I thought Libéreau's character in Les Témoins was exactly the type of gay part I wouldn't want to play. You know, the cute young 20something who is so pure and doesn't have a strong personality nor does he seem to have any ambition whatsoever ? Sadly this is generally what we young actors get to play when it comes to gay parts in France. Always the "victim". On the other hand when female actors play gay/bi parts they can portray strong, agressive characters, women with a personality and an attitude : see Jolie in Gia or any women who would get to play Sagan or Beauvoir or Woolf.

Anonymous said...

wait until you see LOVE SONGS.
gay people are not victims in it.

Y Kant Goran Rite said...

Witnesses/Temoins is actually still among my favourite films I saw this year. Without sacrificing character development or resorting to heroes and villains, it plays like a thriller, and it captures the shock and panic of the AIDS outbreak more vividly and viscerally than any other film I've seen. I didn't think much of the photography, but to me, the writing, editing and direction were exemplary. But then again, I alsways seem to be more passionate about André Téchiné's films than the rest of the world (I found 2004's Changing Times morbidly underrated). There's something about the way he mixes emotionally messy characters, a thriller pace and a generosity of spirit that seems to work for me every time (and the same could be said for Almodovar, actually).

Anonymous said...

i love this site
even young french actors leave comments here
isn't that great ?

Hedwig said...

I just saw "Naissance Des Pieuvres"/"Water Lilies", which got a nomination for best debut, and it's amazing, definitely one to check out. Three wonderful 15 yo non-actresses are at its center, and one of them got a nomination too, for supporting actress.

Anonymous said...

I'm just sorry that Max Von Sydow and les filles from THE DIVING BELL AND THE BUTTERFLY hasn't received any nominations.
Maybe Seigner (she was also in LA VIE EN ROSE and she wasn't worse than Testud, nominated as best supporting actress), Cruze and the others split their votes, but the great Max?
Anyway I predict Schnabel, Amalric and Marion for the winning...
Good the nomination to WE OWN THE NIGHT as best foreign film!


flo said...

about the espoirs: laurent stocker is everything but a newcomer, he's part of the comédie française! and clothilde hesme's breakthrough was in 2004 with les amants réguliers (philippe garrel). about the others... why not. but just like every year, there are a great deal of forgotten! how could they forget les chansons d'amour and la fille coupée en deux! frankly, la vie en rose oesn't deserve that many rewards!
but anyway, we'll see

Boyd said...

Actually, Un secret (my review) also has 11 nominations just like La Vie en Rose (and its narrative is just as fragmented and jumpy). But Rose it will be hard to beat, because their box-office numbers are different.

Nick Davis said...

@Mirko: I hadn't noticed that about We Own the Night. That's fantastic!

Boyd said...

And go and see Les témoins (The Witnesses). It was number 3 in my year-end top ten! Love Songs is also good fun (if you love Jacques Demy's musicals you'll have a ball), but I do hope they don't use the English subtitles they had in Cannes for the US release - they were horrible and contributed to a lot of non-French speakers failing to "get" the "petty poetry" of the film.

amir_uk said...

Also, I finally saw The Diving-Bell and the Butterfly and, yes, it's amazing and fully deserving of all its Oscar nominations (and I was ready to dismiss the cinematography as a bandwagon thing that everyone is jumping on. But no.) And Max von Sydow. Oh my god. He flat-out made me cry during his last scene and no-one actor has single-handedly done that to me for a while. But now it means I have 6 men in supporting - Affleck, Bardem, Ershadi, Holbrook, von Sydow and Wilkinson - and I REALLY don't know who to drop. I LOVE them all. Maybe Affleck or Wilkinson... No I can't! Aagh!

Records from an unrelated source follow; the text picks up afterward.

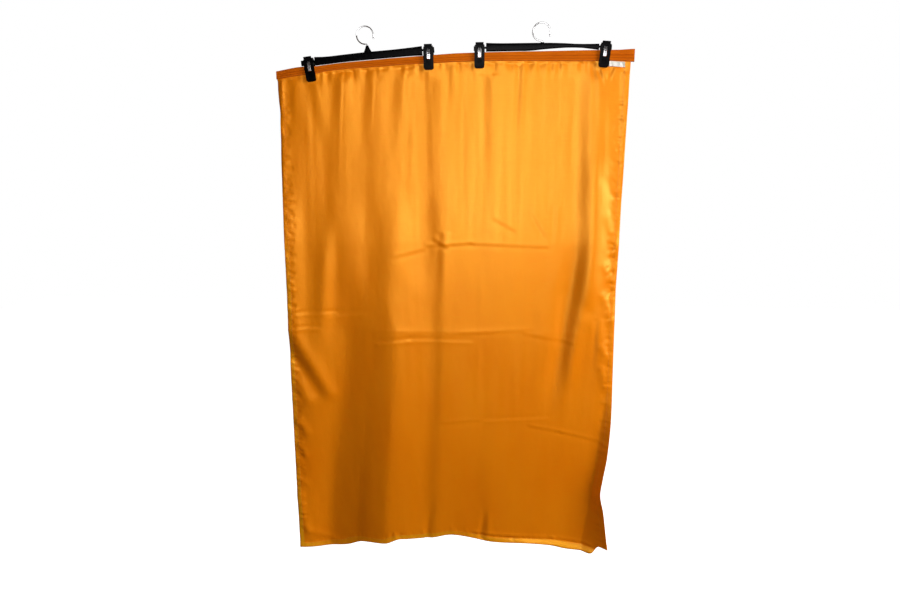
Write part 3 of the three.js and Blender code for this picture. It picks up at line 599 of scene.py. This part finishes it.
def grid_faces(rows, columns, wrap=False):
    """Quads of a grid of points stored row by row. wrap joins the last column to the first."""
    i, j = np.meshgrid(np.arange(rows - 1), np.arange(columns - (0 if wrap else 1)), indexing="ij")
    right = (j + 1) % columns
    a, b, c, d = i * columns + j, i * columns + right, (i + 1) * columns + right, (i + 1) * columns + j
    return np.stack([a, d, c, b], -1).reshape(-1, 4)


def put_uv(thing, across, down):
    """The cloth's own coordinates in metres, for its weave and the run of its threads."""
    mesh = thing.data
    corner = np.zeros(len(mesh.loops), np.int32)
    mesh.loops.foreach_get("vertex_index", corner)
    layer = mesh.uv_layers.new(name="cloth")
    both = np.stack([np.ravel(across)[corner], np.ravel(down)[corner]], -1) * MM
    layer.data.foreach_set("uv", both.astype(np.float32).ravel())


def put_share(thing, name, values):
    """A number from 0 to 1 at each point, which a material reads by its name."""
    attribute = thing.data.attributes.new(name, "FLOAT", "POINT")
    attribute.data.foreach_set("value", np.ravel(values).astype(np.float32))


# Materials

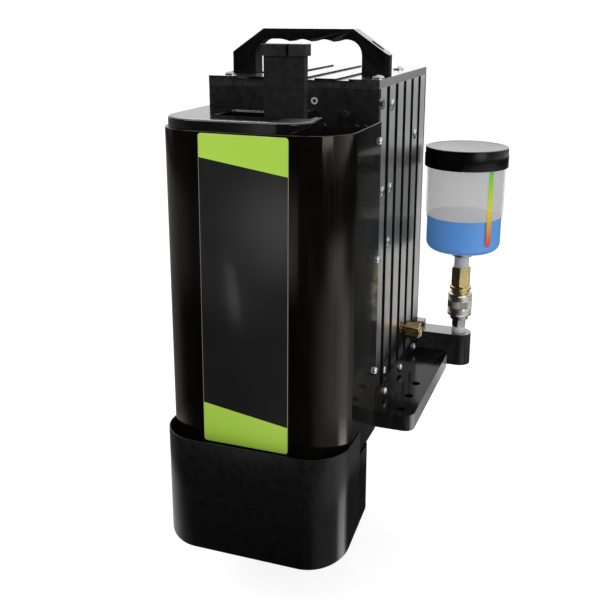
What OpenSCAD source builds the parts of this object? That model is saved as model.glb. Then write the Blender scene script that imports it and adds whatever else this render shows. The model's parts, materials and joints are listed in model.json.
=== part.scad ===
// Torch cleaning station: reams the nozzle of a robot welding torch, sprays it and cuts the wire.
// Frame: X to the right, Y to the back, Z up, in millimetres. The origin is the centre of the six
// mounting holes, on the underside of the side flanges that the station hangs by.

/* [Rear housing] */
// Width of the rear housing
body_w = 165; // [160:1:175]
// Pitch of the ribs, front to back
rib_pitch = 32; // [30:0.5:34]
// Number of ribs along each side
rib_n = 6; // [6:1:7]
// Width of the groove between two ribs
groove_w = 11; // [6:0.5:13]
// Depth of the groove between two ribs
groove_d = 7; // [4:0.5:8]
// Thickness of the side plates
side_t = 12; // [11:0.5:15]
// Thickness of the front plate
front_t = 6; // [4:0.5:8]
// Thickness of the back plate
back_t = 5; // [3:0.5:8]
// Thickness of the base plate
base_t = 8; // [6:0.5:10]
// Distance from the shell's rim up to the lid
lid_rise = 28; // [22:1:40]
// Distance from the mounting holes' middle row forward to the front plate's face
front_reach = 46; // [44:1:50]
// Distance that the side plates reach below the flanges' underside
side_drop = 7; // [4:0.5:9]

/* [Lid] */
// Thickness of the lid
lid_t = 8; // [6:0.5:12]
// Width of the lid's grooves
lid_groove_w = 12; // [6:0.5:14]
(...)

Also, is Les Chansons d'amour really going under the name Love Songs for its US release? I know it's a literal translation but it doesn't sound right - it went by its French title here. Highly recommended though - Christophe Honoré (Ma mère; Dans Paris) directs and it's what you'd expect from him. I love how he just keeps doing his own thing regardless - and he does it well. He's like the French Gus Van Sant.

They're showing The Witnesses (Les Témoins) at the BFI this week. Sounds interesting - the stills from the film look great too. And 3 Cesar-nominated men from that film!


well that is easy amir because Casey Affleck is NOT a supporting actor. so you have your five. You just hadn't realized it.

amir_uk said...

But, alas, I'd definitely have no room for Casey Affleck in Best Actor, what with Clooney, Day-Lewis, Leung, McAvoy and Gosling firmly locked. Oh he may have to sit it out this year as much as I loved his work. Such is the snag of a rich cinematic year - and I wouldn't have it any other way.